----- Input rows -----

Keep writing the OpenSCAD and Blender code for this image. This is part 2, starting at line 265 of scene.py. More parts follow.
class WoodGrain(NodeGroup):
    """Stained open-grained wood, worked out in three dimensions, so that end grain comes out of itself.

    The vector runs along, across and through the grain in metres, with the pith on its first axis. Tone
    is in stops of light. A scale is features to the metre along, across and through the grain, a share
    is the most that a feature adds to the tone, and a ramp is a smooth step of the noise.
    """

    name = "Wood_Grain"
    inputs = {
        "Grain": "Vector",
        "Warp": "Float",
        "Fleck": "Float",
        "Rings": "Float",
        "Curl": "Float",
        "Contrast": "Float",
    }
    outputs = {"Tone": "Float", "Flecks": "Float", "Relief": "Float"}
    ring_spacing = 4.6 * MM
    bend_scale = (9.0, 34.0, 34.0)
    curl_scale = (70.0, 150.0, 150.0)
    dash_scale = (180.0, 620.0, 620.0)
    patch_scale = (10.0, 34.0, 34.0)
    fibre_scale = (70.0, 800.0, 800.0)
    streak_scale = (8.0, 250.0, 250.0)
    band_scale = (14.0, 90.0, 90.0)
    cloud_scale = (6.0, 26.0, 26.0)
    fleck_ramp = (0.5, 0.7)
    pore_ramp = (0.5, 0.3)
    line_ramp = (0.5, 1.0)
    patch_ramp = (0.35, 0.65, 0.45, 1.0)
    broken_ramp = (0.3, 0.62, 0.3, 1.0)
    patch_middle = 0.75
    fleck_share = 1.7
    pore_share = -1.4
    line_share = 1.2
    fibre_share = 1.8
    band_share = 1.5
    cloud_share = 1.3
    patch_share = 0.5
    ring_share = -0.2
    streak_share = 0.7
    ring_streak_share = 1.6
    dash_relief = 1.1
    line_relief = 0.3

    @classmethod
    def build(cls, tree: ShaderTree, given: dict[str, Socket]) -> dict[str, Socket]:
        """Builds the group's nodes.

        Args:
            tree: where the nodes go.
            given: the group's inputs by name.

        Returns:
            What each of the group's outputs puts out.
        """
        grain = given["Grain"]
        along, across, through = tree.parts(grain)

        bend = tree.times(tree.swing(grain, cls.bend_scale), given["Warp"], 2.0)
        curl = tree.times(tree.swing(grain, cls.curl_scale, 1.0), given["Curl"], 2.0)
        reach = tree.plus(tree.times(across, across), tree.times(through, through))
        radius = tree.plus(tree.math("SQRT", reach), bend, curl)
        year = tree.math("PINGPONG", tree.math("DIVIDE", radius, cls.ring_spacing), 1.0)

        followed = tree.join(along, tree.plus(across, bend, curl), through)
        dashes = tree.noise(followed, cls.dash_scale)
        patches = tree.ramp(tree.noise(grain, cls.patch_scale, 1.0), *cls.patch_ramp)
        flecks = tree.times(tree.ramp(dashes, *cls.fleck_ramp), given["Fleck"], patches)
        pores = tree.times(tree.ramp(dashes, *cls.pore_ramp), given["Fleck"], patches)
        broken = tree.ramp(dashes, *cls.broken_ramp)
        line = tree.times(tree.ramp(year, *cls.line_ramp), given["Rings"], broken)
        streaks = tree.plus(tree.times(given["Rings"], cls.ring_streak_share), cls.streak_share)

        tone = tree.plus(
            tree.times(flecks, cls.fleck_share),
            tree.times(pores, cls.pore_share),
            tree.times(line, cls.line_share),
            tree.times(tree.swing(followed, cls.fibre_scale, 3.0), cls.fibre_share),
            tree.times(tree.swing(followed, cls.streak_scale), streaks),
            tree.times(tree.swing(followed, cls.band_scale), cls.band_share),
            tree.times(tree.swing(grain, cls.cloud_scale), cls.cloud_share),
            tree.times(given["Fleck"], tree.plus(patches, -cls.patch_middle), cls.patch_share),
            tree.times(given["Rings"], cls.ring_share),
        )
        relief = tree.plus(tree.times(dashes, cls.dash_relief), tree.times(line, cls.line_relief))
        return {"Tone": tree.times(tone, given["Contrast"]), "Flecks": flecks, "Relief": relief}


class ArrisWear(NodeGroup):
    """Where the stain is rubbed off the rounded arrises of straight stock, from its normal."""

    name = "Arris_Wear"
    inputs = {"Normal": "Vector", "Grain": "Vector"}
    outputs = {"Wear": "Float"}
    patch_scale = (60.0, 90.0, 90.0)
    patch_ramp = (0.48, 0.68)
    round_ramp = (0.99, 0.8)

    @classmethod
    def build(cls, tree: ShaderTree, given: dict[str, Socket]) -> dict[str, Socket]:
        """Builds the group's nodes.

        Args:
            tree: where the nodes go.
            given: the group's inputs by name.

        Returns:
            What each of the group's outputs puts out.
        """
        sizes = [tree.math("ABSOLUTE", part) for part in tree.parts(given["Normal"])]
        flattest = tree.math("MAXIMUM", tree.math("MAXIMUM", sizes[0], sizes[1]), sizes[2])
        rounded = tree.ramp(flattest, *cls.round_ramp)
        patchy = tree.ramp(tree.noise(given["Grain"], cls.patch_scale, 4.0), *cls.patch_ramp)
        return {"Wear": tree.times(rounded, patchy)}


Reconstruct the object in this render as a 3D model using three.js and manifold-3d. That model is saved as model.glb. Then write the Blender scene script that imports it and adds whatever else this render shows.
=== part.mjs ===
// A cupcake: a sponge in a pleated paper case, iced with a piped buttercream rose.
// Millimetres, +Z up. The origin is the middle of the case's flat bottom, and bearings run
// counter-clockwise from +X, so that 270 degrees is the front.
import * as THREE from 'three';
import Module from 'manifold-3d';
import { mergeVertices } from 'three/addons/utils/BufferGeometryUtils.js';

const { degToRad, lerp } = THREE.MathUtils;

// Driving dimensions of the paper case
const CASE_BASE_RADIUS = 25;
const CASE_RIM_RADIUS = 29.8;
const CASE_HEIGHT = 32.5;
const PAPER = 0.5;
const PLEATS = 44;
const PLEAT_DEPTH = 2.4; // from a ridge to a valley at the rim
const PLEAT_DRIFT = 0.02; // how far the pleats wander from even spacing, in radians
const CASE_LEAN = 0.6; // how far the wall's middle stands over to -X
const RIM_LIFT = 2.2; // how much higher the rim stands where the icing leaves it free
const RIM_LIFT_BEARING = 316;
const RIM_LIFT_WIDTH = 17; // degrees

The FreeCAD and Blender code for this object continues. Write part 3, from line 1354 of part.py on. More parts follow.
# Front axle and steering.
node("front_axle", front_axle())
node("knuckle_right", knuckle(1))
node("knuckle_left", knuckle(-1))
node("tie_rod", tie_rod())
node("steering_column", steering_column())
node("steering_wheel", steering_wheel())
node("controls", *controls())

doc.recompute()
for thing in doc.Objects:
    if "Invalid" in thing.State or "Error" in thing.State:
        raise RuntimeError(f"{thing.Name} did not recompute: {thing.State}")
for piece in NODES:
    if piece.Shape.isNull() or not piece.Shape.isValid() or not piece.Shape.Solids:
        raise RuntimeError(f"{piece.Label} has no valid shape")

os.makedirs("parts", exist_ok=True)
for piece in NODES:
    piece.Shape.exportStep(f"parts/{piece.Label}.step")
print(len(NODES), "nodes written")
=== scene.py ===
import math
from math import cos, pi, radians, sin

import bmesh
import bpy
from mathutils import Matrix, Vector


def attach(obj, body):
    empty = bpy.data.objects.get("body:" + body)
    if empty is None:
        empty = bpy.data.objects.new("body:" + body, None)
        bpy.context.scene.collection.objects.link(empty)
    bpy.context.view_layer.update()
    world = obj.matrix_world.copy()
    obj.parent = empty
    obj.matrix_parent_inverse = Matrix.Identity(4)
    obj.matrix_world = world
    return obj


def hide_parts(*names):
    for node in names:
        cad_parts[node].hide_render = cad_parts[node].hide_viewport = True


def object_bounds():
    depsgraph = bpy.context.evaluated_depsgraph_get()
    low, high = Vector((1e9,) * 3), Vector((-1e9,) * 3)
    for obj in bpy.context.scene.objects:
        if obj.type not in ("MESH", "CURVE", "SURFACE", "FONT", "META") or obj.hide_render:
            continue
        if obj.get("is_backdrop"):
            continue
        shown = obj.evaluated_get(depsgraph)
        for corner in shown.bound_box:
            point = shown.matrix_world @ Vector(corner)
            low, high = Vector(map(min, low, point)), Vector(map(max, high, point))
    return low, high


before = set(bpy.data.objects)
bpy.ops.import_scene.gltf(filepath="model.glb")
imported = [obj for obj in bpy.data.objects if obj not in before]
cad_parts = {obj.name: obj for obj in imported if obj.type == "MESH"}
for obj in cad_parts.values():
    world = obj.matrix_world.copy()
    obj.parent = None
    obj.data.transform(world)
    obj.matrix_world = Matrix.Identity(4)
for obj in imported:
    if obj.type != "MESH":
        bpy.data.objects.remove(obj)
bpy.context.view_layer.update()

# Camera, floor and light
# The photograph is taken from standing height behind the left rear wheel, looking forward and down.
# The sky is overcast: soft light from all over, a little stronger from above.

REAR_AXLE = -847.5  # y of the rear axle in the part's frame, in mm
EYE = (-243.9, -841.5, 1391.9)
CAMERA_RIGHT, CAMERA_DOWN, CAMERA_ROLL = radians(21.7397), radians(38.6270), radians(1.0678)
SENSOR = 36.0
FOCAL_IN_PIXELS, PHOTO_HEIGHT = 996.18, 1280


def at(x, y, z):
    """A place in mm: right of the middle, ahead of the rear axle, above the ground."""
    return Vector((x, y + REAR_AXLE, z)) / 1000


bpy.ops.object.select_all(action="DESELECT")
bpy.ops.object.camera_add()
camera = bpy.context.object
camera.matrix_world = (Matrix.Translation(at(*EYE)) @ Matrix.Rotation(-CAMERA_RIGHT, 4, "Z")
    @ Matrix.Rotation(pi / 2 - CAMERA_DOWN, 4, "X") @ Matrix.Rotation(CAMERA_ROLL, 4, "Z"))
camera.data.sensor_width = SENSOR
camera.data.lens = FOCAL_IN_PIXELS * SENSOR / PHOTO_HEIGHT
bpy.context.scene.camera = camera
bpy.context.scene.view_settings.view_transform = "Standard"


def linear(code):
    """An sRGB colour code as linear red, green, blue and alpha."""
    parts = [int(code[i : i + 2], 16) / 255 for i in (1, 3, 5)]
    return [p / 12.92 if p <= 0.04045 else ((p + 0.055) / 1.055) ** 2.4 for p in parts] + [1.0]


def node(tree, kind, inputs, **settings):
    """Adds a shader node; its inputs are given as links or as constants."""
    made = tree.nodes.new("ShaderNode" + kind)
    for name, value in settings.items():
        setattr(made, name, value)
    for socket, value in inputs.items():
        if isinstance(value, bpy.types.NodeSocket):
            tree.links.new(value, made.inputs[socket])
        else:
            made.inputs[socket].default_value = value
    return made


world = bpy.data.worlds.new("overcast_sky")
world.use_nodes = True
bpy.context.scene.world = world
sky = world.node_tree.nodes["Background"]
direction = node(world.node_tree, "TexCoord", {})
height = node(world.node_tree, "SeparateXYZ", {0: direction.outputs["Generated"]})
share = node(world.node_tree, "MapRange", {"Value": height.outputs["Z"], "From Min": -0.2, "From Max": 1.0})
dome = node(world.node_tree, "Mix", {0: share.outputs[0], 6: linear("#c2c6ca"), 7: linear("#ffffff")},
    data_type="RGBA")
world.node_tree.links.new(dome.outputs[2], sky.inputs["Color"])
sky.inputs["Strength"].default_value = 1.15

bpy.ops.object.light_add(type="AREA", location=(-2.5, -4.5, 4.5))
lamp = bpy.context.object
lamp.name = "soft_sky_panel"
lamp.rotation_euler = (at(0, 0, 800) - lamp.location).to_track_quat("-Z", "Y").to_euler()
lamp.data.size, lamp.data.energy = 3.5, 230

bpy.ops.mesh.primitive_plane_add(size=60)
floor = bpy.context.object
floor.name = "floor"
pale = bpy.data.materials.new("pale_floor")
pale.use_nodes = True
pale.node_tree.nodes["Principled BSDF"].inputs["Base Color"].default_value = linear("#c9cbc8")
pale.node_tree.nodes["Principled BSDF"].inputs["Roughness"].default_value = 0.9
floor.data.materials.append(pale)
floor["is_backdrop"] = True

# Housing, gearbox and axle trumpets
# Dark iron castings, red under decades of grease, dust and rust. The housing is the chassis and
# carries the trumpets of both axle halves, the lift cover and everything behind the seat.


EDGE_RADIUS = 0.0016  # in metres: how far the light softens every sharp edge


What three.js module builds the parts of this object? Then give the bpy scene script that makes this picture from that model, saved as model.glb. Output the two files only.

-----

Return only the stretch of the material above from the line holding "The FreeCAD and" through the line holding "cad_parts[node].hide_render = cad_parts[node].hide_viewport", copied exactly.

The FreeCAD and Blender code for this object continues. Write part 3, from line 1354 of part.py on. More parts follow.
# Front axle and steering.
node("front_axle", front_axle())
node("knuckle_right", knuckle(1))
node("knuckle_left", knuckle(-1))
node("tie_rod", tie_rod())
node("steering_column", steering_column())
node("steering_wheel", steering_wheel())
node("controls", *controls())

doc.recompute()
for thing in doc.Objects:
    if "Invalid" in thing.State or "Error" in thing.State:
        raise RuntimeError(f"{thing.Name} did not recompute: {thing.State}")
for piece in NODES:
    if piece.Shape.isNull() or not piece.Shape.isValid() or not piece.Shape.Solids:
        raise RuntimeError(f"{piece.Label} has no valid shape")

os.makedirs("parts", exist_ok=True)
for piece in NODES:
    piece.Shape.exportStep(f"parts/{piece.Label}.step")
print(len(NODES), "nodes written")
=== scene.py ===
import math
from math import cos, pi, radians, sin

import bmesh
import bpy
from mathutils import Matrix, Vector


def attach(obj, body):
    empty = bpy.data.objects.get("body:" + body)
    if empty is None:
        empty = bpy.data.objects.new("body:" + body, None)
        bpy.context.scene.collection.objects.link(empty)
    bpy.context.view_layer.update()
    world = obj.matrix_world.copy()
    obj.parent = empty
    obj.matrix_parent_inverse = Matrix.Identity(4)
    obj.matrix_world = world
    return obj


def hide_parts(*names):
    for node in names:
        cad_parts[node].hide_render = cad_parts[node].hide_viewport = True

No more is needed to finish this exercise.